This turns out to be, not too surprisingly, the toughest problem. The fact
that related fields are spread across about fifteen different classes,
most of which are quite nontrivial, makes the whole bundle pretty fragile,
which means the changes have to be made carefully not to break anything.

What we need to achieve is that the ForeignKey, ManyToManyField and
OneToOneField detect when their target field is a CompositeField in
several situations and act accordingly since this will require different
handling than regular fields that map directly to database columns.

The first one to look at is ForeignKey since the other two rely on its
functionality, OneToOneField being its descendant and ManyToManyField
using ForeignKeys in the intermediary model. Once the ForeignKeys work,
OneToOneField should require minimal to no changes since it inherits
almost everything from ForeignKey.

The easiest part is that for composite related fields, the db_type will be
None since the data will be stored elsewhere.

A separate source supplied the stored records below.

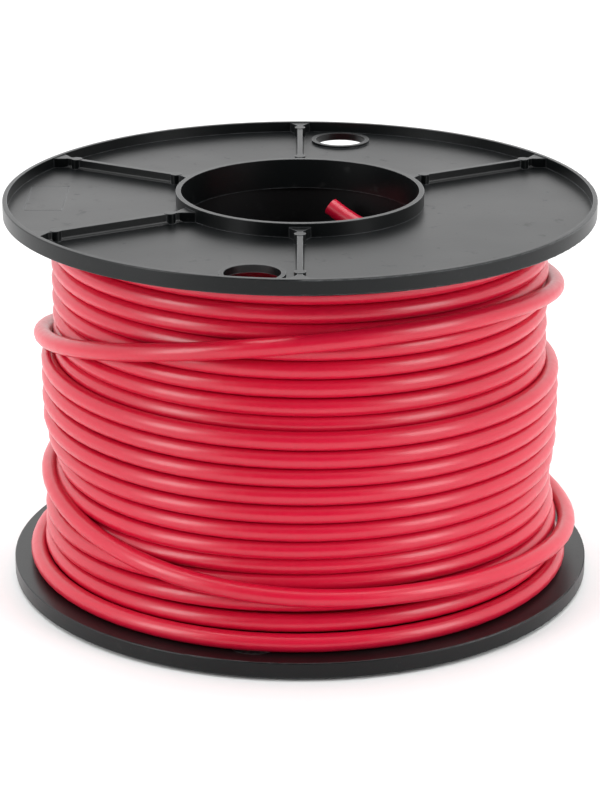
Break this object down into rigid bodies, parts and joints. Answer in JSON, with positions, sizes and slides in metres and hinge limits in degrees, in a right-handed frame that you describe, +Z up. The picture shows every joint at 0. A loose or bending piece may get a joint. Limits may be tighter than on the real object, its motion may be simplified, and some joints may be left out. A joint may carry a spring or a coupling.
{
  "type": "cable spool",
  "caption": "Round moulded spool with ribbed flanges and a hollow hub, wound with single-core insulated cable whose inner end comes up inside the hub.",
  "frame": {"origin": "centre of the lower hub collar's end face, which the spool stands on", "axes": "+Z up along the spool's axis, +X towards the side where the cable's inner end enters the hub, -Y towards the front rib"},
  "size_m": [0.2, 0.2, 0.1354],
  "materials": {
    "flange_plastic": "injection-moulded black polystyrene, satin",
    "barrel_plastic": "injection-moulded black polystyrene, satin",
    "cable_insulation": "smooth red PVC",
    "conductor_copper": "bunched bare copper"
  },
  "bodies": {
    "root": {"upper_flange": "flange_plastic", "lower_flange": "flange_plastic", "barrel": "barrel_plastic", "cable_winding": "cable_insulation", "cable_inner_tail": "cable_insulation", "cable_outer_tail": "cable_insulation", "inner_end_conductor": "conductor_copper", "outer_end_conductor": "conductor_copper"}
  },
  "joints": []
}
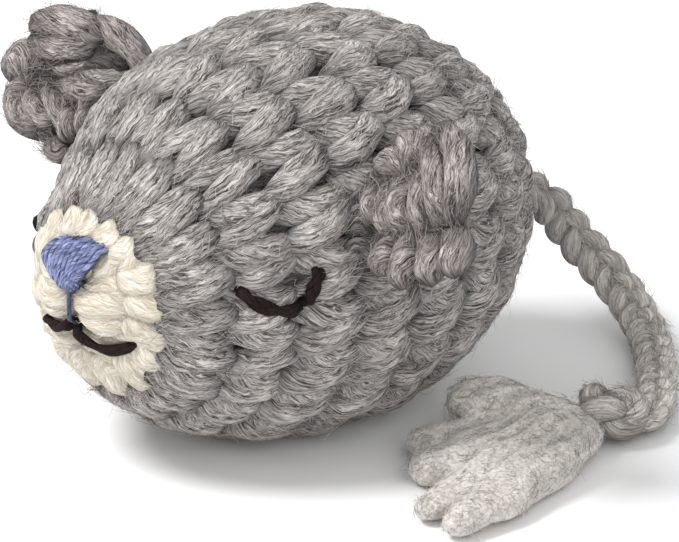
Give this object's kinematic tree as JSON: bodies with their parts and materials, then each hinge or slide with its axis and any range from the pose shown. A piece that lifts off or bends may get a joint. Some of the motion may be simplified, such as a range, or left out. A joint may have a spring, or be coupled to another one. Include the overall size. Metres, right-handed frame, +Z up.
{
  "type": "crocheted mouse toy",
  "caption": "Stuffed crocheted wool mouse with a cream muzzle, embroidered sleepy face, round ears and a cord tail ending in a knot and a teased wool tassel.",
  "frame": {"origin": "middle of the flat rest patch under the body, below the body's widest station", "axes": "+Z up, -Y towards the nose, +X towards the mouse's left ear"},
  "size_m": [0.1136, 0.117, 0.0661],
  "materials": {
    "grey_wool": "thick heather grey wool yarn, crocheted, fuzzy",
    "cream_wool": "thick cream wool yarn, crocheted, fuzzy",
    "ear_wool": "darker grey-brown wool yarn, crocheted",
    "blue_floss": "lustrous periwinkle blue embroidery floss, satin stitch",
    "brown_thread": "dark brown yarn, embroidered",
    "fibre_filling": "white polyester fibre filling",
    "tail_wool": "grey-brown wool cord, crocheted",
    "tassel_wool": "pale grey unspun wool, teased and lightly felted"
  },
  "bodies": {
    "body": {"body_shell": "grey_wool", "muzzle_cap": "cream_wool", "rear_gather": "grey_wool", "stuffing": "fibre_filling", "left_ear_seam": "ear_wool", "right_ear_seam": "ear_wool", "nose": "blue_floss", "philtrum": "blue_floss", "mouth_left": "brown_thread", "mouth_right": "brown_thread", "left_eye_lid": "brown_thread", "left_eye_lash": "brown_thread", "right_eye_lid": "brown_thread", "right_eye_lash": "brown_thread"},
    "left_ear_flap": {"left_ear": "ear_wool"},
    "right_ear_flap": {"right_ear": "ear_wool"},
    "tail_pivot": {"tail_root": "tail_wool"},
    "tail": {"tail_cord": "tail_wool", "tail_knot": "tail_wool"},
    "tassel": {"tassel_head": "tassel_wool", "tassel_lock_1": "tassel_wool", "tassel_lock_2": "tassel_wool", "tassel_lock_3": "tassel_wool", "tassel_lock_4": "tassel_wool", "tassel_lock_5": "tassel_wool", "tassel_lock_6": "tassel_wool"}
  },
  "joints": [
    {"name": "left_ear_bend", "type": "hinge", "parent": "body", "child": "left_ear_flap", "pos_m": [0.03039, -0.0088, 0.04664], "axis": [0.3589, -0.4908, -0.7939], "range_deg": [-25, 25], "stiffness_Nm_per_rad": 0.004},
    {"name": "right_ear_bend", "type": "hinge", "parent": "body", "child": "right_ear_flap", "pos_m": [-0.03039, -0.0088, 0.04664], "axis": [0.3589, 0.4908, 0.7939], "range_deg": [-25, 25], "stiffness_Nm_per_rad": 0.004},
    {"name": "tail_swing", "type": "hinge", "parent": "body", "child": "tail_pivot", "pos_m": [0, 0.0432, 0.0278], "axis": [0, 0, 1], "range_deg": [0, 55]},
    {"name": "tail_lift", "type": "hinge", "parent": "tail_pivot", "child": "tail", "pos_m": [0, 0.0432, 0.0278], "axis": [0, -1, 0], "range_deg": [0, 20]},
    {"name": "tassel_swing", "type": "hinge", "parent": "tail", "child": "tassel", "pos_m": [0.046, 0.0262, 0.0044], "axis": [0, 0, 1], "range_deg": [0, 35]}
  ]
}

ForeignKey and OneToOneField will also be able to create the underlying
fields automatically when added to the model. I'm proposing the following
default names: "fkname_targetname" where "fkname" is the name of the
ForeignKey field and "targetname" is the name of the remote field name
corresponding to the local one. I'm open to other suggestions on this.

There will also be a way to override the default names using a new field
option "enclosed_fields". This option will expect a tuple of fields each
of whose corresponds to one individual field in the same order as
specified in the target CompositeField. This option will be ignored for
non-composite ForeignKeys.

The trickiest part, however, will be relation traversals in QuerySet
lookups. Currently the code in models.sql.query.Query that creates joins
only joins on single columns. To be able to span a composite relationship
the code that generates joins will have to recognize column tuples and add
a constraint for each pair of corresponding columns with the same aliases
in all conditions.

For the sake of completeness, ForeignKey will also have an extra_filters
method allowing to filter by a related object or its primary key.

With all this infrastructure set up, ManyToMany relationships using
composite fields will be easy enough. Intermediary model creation will
work thanks to automatic underlying field creation for composite fields
and traversal in both directions will be supported by the query code.


Other considerations
--------------------

This infrastructure will allow reimplementing the GenericForeignKey as a
CompositeField at a later stage. Thanks to the modifications in the
joining code it should also be possible to implement bidirectional generic
relationship traversal in QuerySet filters. This is, however, out of scope
of this project.

CompositeFields will have the serialize option set to False to prevent
their serialization. Otherwise the enclosed fields would be serialized
twice which would not only infer redundancy but also ambiguity.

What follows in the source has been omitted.